El consenso en el seno del Consejo de Ministros es que a Iglesias no le gusta la labor administrativa. No es una casualidad que el presidente le agradeciera, en su despedida, "su labor al frente de las residencias de ancianos durante la pandemia", cuando todo el mundo sabe que el vicepresidente no visitó ninguna.

El lastre en el legado de Iglesias no es tanto el fracaso a la hora de forzar al Gobierno a aplicar una hoja de ruta de izquierdas, sino la decepción que ha generado en sus seguidores como referente ético

Un ministro me confiesa: "Iglesias ha llegado a la conclusión de que puede condicionar más al Gobierno desde fuera que desde dentro. Él nunca va a dejar de decir lo que piensa. Otra cosa es que sus críticas perjudiquen la labor de los ministros que están en el Consejo de Ministros en representación de Unidas Podemos, especialmente de Yolanda Díaz".

Iglesias, que tuvo el instinto de aprovechar la revuelta ciudadana del 15-M para crear un partido con implantación nacional, que llegó, sumadas las confluencias, a los 71 escaños en las elecciones generales de 2016, ha dilapidado el caudal de entusiasmo que despertó en la juventud la aparición de una nueva forma de hacer política. Podemos, al igual que Ciudadanos, quería romper con el bipartidismo, devolviendo a la vida pública el idealismo que había ido perdiendo de forma constante desde los años del final de la dictadura.

Más que su fracaso a la hora de hacer realidad un programa netamente de izquierdas, lo que lastra su legado como político es precisamente la decepción que ha generado en sus seguidores como referente ético. Iglesias no sólo ha renunciado a acabar con la casta, sino que se ha convertido en casta.

El pasado viernes, coincidiendo con su renuncia al acta de diputado, el BOE publicó la declaración de bienes de los miembros del Gobierno. La declaración del vicepresidente (por no referirnos a la de Irene Montero) llama la atención. Al margen del chalé de Galapagar (valorado en 660.000 euros y para cuya compra la pareja solicitó un crédito de 540.000 euros), Iglesias ha reconocido que posee unos depósitos de 110.000 euros, otros 187.000 euros en seguros de vida y planes de pensiones, además de 8.000 euros en otros activos. Es decir, que, además de pagar el coste de la hipoteca, ha logrado ahorrar 306.500 euros. Si Iglesias hubiese seguido la norma impuesta por él mismo en Podemos, y que le obliga a ceder al partido los ingresos que superen tres veces el Salario Mínimo Interprofesional (SMI), sería imposible que hubiese acumulado ese patrimonio. El SMI era hasta 2019 de 736 euros al mes (10.302 euros al año). Hacer las cuentas no es muy difícil. Pero el resultado es sorprendente: Iglesias habría ahorrado más de lo que debería haber ingresado durante los últimos seis años, tiempo en el que se ha dedicado profesionalmente a la política. Hay que recordar, como ha hecho el ex líder de Podemos en Madrid, Ramón Espinar, que en 2014 Iglesias declaró un patrimonio de 45.000 euros. No, los números no salen.
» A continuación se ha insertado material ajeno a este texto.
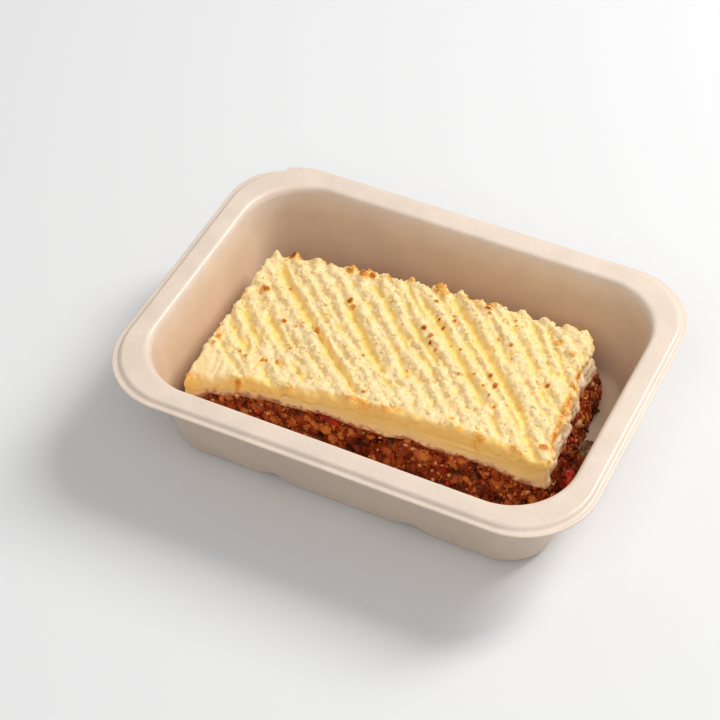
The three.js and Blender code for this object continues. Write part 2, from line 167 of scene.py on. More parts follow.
# Places where the oven has coloured the mash: x, y, radius and how dark.
TOASTED_SPOTS = (
    (-57.7, 36.3, 2.4, 0.95), (-55.0, 35.6, 2.2, 0.5), (-71.0, 15.6, 2.2, 0.95),
    (-69.5, 12.5, 2.2, 0.55), (-60.2, 15.4, 1.9, 0.92), (-61.6, 15.8, 2.2, 0.55),
    (-68.7, 24.9, 1.9, 0.65), (-71.4, 8.1, 2.0, 0.7), (-70.6, 4.8, 1.5, 0.55), (-52.2, 19.3, 1.1, 0.8),
    (-27.9, 20.1, 1.4, 0.98), (-25.9, 17.6, 1.6, 0.6), (-27.8, 34.0, 2.2, 0.8), (-24.9, 35.3, 2.0, 0.75),
    (-26.2, 38.0, 1.8, 0.6), (-33.7, 35.4, 2.2, 0.6), (-18.4, 36.8, 2.0, 0.6), (-9.2, 38.0, 2.4, 0.5),
    (-70.7, -8.9, 1.9, 0.65), (-68.2, -12.2, 1.7, 0.6), (-47.2, 1.9, 1.2, 0.85), (-42.2, 1.1, 1.0, 0.65),
    (-40.2, 2.9, 1.0, 0.65), (-39.7, -9.9, 1.1, 0.65), (-47.4, -18.6, 1.0, 0.85),
    (-46.0, -18.4, 0.9, 0.85), (-53.9, -18.9, 0.9, 0.8), (-56.9, -17.4, 0.7, 0.85),
    (-41.7, -17.6, 1.4, 0.7), (-5.9, -22.6, 1.1, 0.85), (-34.2, 2.1, 1.7, 0.6),
    (-68.2, -15.9, 1.1, 0.65), (-51.9, -31.4, 1.6, 0.65), (-12.7, 24.6, 0.7, 0.75),
    (-4.9, 14.9, 0.8, 0.85), (-13.2, -4.4, 0.8, 0.88), (2.4, 36.6, 3.0, 0.62), (4.6, 34.6, 2.0, 0.5),
    (3.2, 29.6, 1.1, 0.92), (12.7, 23.1, 1.1, 0.9), (11.7, 25.4, 0.7, 0.8), (7.2, 22.1, 0.8, 0.9),
    (6.0, 23.6, 0.6, 0.8), (9.7, 19.1, 0.9, 0.9), (3.4, 15.4, 1.1, 1.0), (7.4, 12.1, 1.1, 0.85),
    (8.2, 9.4, 0.8, 1.0), (11.2, 6.6, 0.9, 0.7), (15.4, 11.4, 0.7, 0.75), (19.7, 10.4, 0.9, 0.8),
    (21.9, 35.6, 1.1, 0.95), (22.7, 32.9, 1.3, 1.0), (23.9, 30.6, 1.0, 0.9), (36.4, 18.4, 1.0, 0.85),
    (31.2, 20.6, 0.7, 0.8), (34.1, 31.3, 0.6, 0.9), (36.9, 29.3, 0.7, 0.95), (35.2, 29.1, 0.5, 0.9),
    (36.0, 31.9, 0.5, 0.85), (23.2, -2.6, 0.9, 0.75), (28.7, -0.2, 0.7, 0.8), (33.4, -4.4, 0.8, 0.8),
    (34.4, 1.1, 1.1, 0.85), (37.5, -2.7, 1.1, 0.85), (36.9, -7.9, 0.8, 0.75), (39.8, -12.4, 1.1, 0.85),
    (54.7, 5.1, 1.1, 0.9), (51.5, 5.0, 1.3, 0.55), (4.4, -5.9, 0.6, 0.85), (16.2, -8.4, 0.8, 0.7),
    (62.6, -23.4, 1.9, 0.75), (64.8, -20.4, 1.8, 0.55), (52.1, 26.9, 1.7, 0.5), (58.9, 23.1, 1.7, 0.45),
    (56.9, 35.8, 1.6, 0.65), (28.0, -23.4, 1.4, 0.5),
)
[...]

El Podemos de Iglesias ha dejado de ser un partido impoluto. El caso Dina o las graves acusaciones del abogado José Manuel Calvente, han extendido una duda razonable no sólo sobre las cuentas de la organización, sino sobre sus métodos internos de funcionamiento.
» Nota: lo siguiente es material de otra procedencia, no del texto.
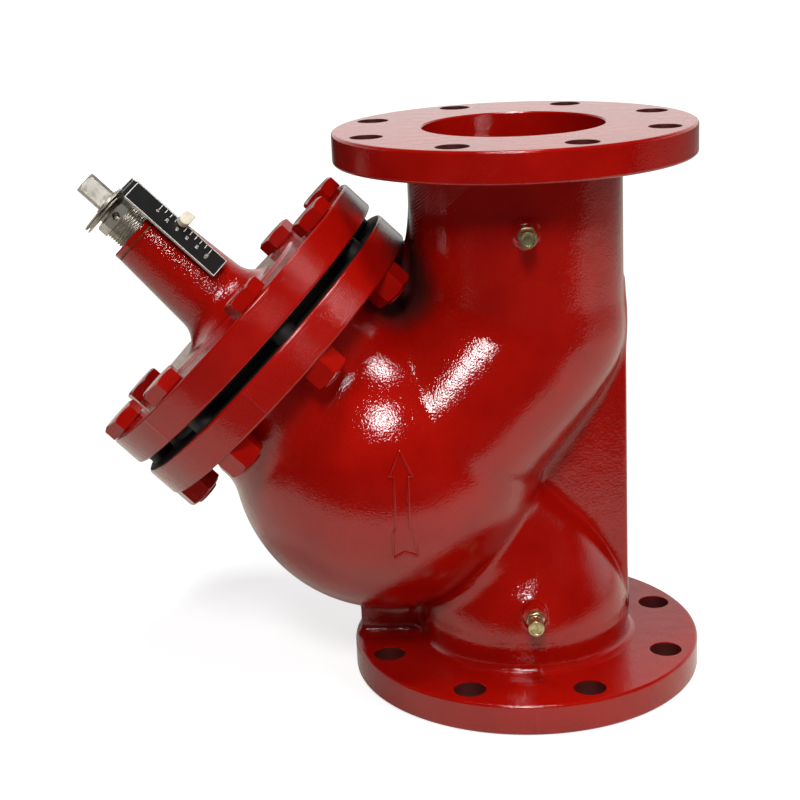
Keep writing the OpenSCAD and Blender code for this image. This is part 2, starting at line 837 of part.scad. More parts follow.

Durante sus pocos años de existencia Podemos se ha ido convirtiendo poco a poco en un instrumento al servicio personal de Iglesias. La ruptura con Íñigo Errejón, con cuyo partido competirá en las elecciones madrileñas, fue todo un síntoma de esa apropiación del partido en beneficio propio.
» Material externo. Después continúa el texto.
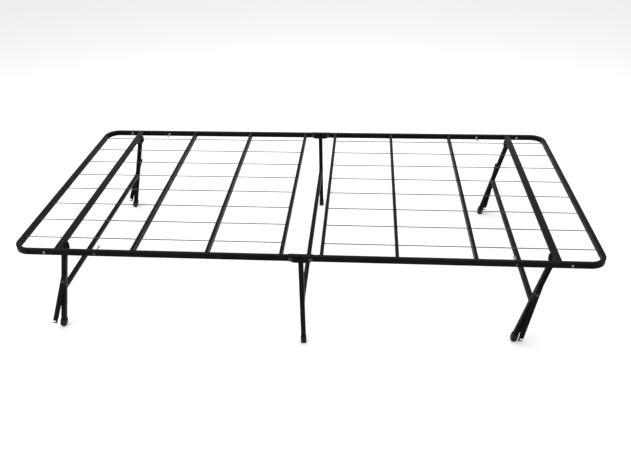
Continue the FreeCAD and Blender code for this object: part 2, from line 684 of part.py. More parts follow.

Iglesias ha denostado la "vieja política", pero él ha adoptado y a veces sobrepasado, y en un tiempo récord, los vicios sobre los que construyó su proyecto de poder.

No, ningún fin bueno puede conseguirse por un mal camino. El hasta ahora vicepresidente del Gobierno, que no ha tenido inconveniente en utilizar cualquier medio para lograr sus fines, es la prueba fehaciente de que el maquiavelismo siempre tiene un precio.

"No se puede conseguir un fin bueno por un camino malo" (El arte de la guerra, de Sun Tzu).